Kelly Criterion (Quarter-Kelly Cap)
If you have a calibrated edge — say, your model thinks the true probability is 0.42 and the market price implies 0.38 — Kelly tells you the optimal stake fraction. The formula for back bets: f = (p × (b+1) − 1) / b, where p is your probability and b is decimal odds minus 1.
Your model: probability of selection = 0.42. Market price: 3.00 (b = 2). Edge: 0.04 in probability terms.
Full Kelly fraction: f = (0.42 × 3 − 1) / 2 = (1.26 − 1) / 2 = 0.13 = 13% of bankroll.
Quarter-Kelly: 0.13 × 0.25 = 0.0325 = 3.25% of bankroll. On a £20K bank, stake = £650.
Quarter-Kelly is the practical cap most pros use. Full Kelly assumes your probability estimate is exactly correct, which it never is. Quarter-Kelly produces 80% of the long-run growth with a fraction of the drawdown risk.
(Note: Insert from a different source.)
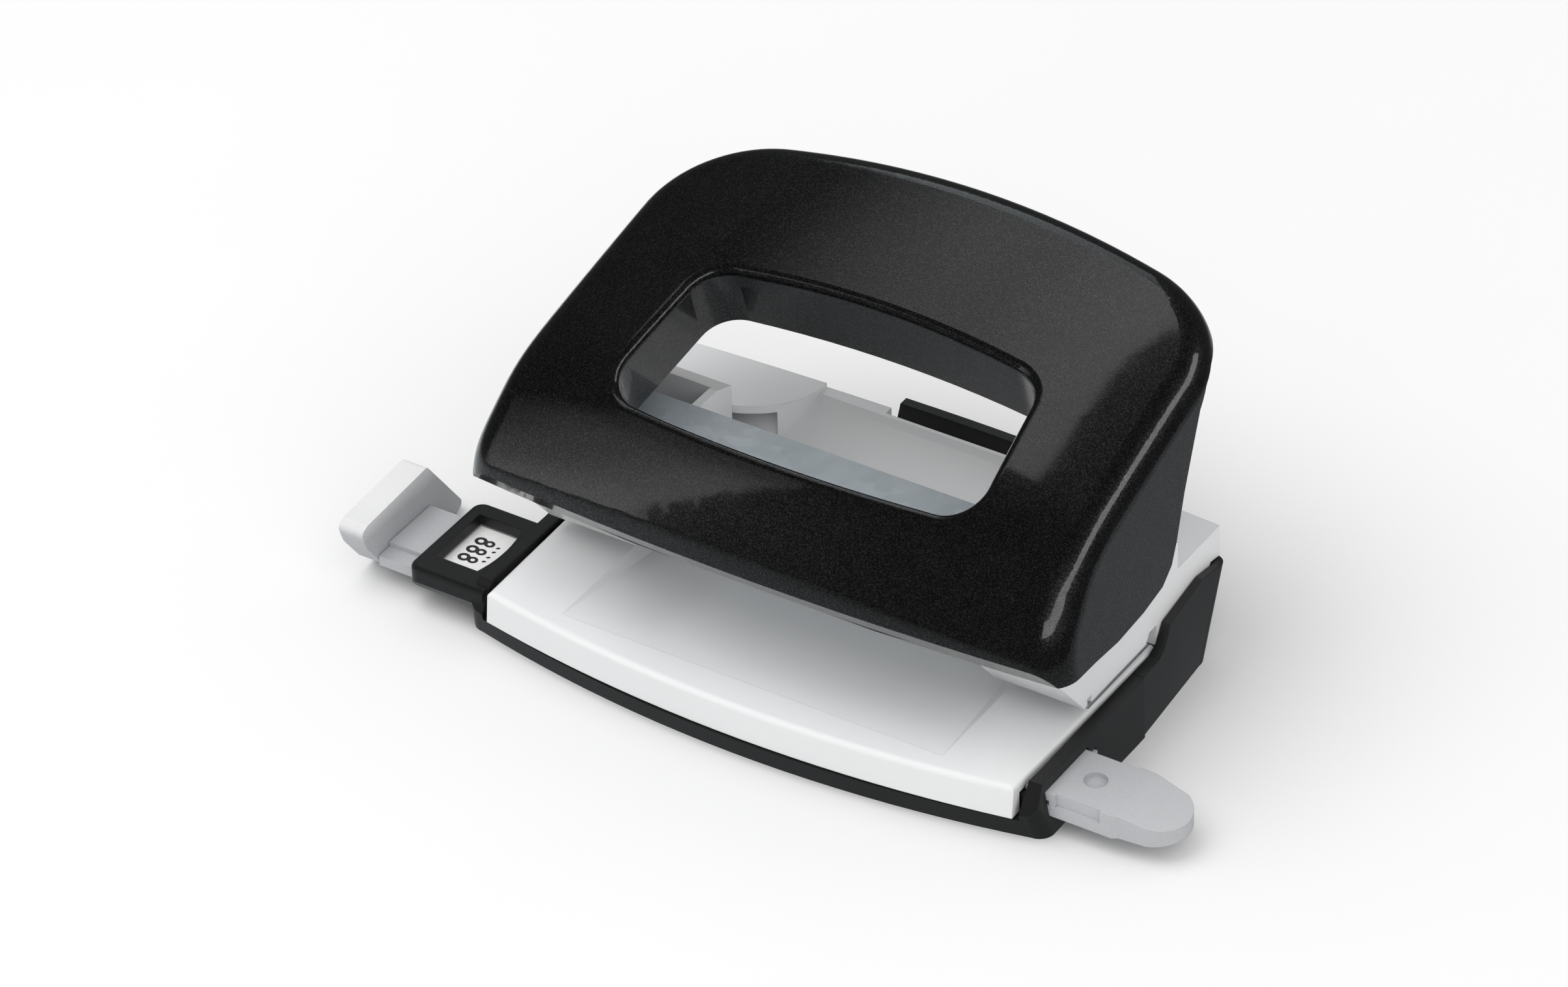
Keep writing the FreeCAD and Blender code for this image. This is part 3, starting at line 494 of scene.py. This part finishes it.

Record-Keeping Pros Actually Use
The diary is non-negotiable. Beyond the diary, pros track:
- Trade tag taxonomy. Every trade gets a strategy tag (e.g. "pre-race-favourite-swing", "lay-the-draw-EPL", "tennis-set-fade"). At month-end you can see which tags are actually profitable and which are bleeding capital.
- Per-strategy P&L. Total trades, win rate, average win, average loss, expected value, drawdown. A strategy can have a 60% win rate and lose money if the wins are smaller than the losses. The numbers force honest evaluation.
- Plan adherence percentage. Of every 10 trades, how many followed the written plan exactly? Pros are at 95%+. Aspirants are often at 60%. Improving this metric alone often shifts the bottom line.
- Daily journal. Beyond per-trade notes, a single paragraph at end of day: what worked, what didn't, what to change tomorrow. Forces reflection rather than just data entry.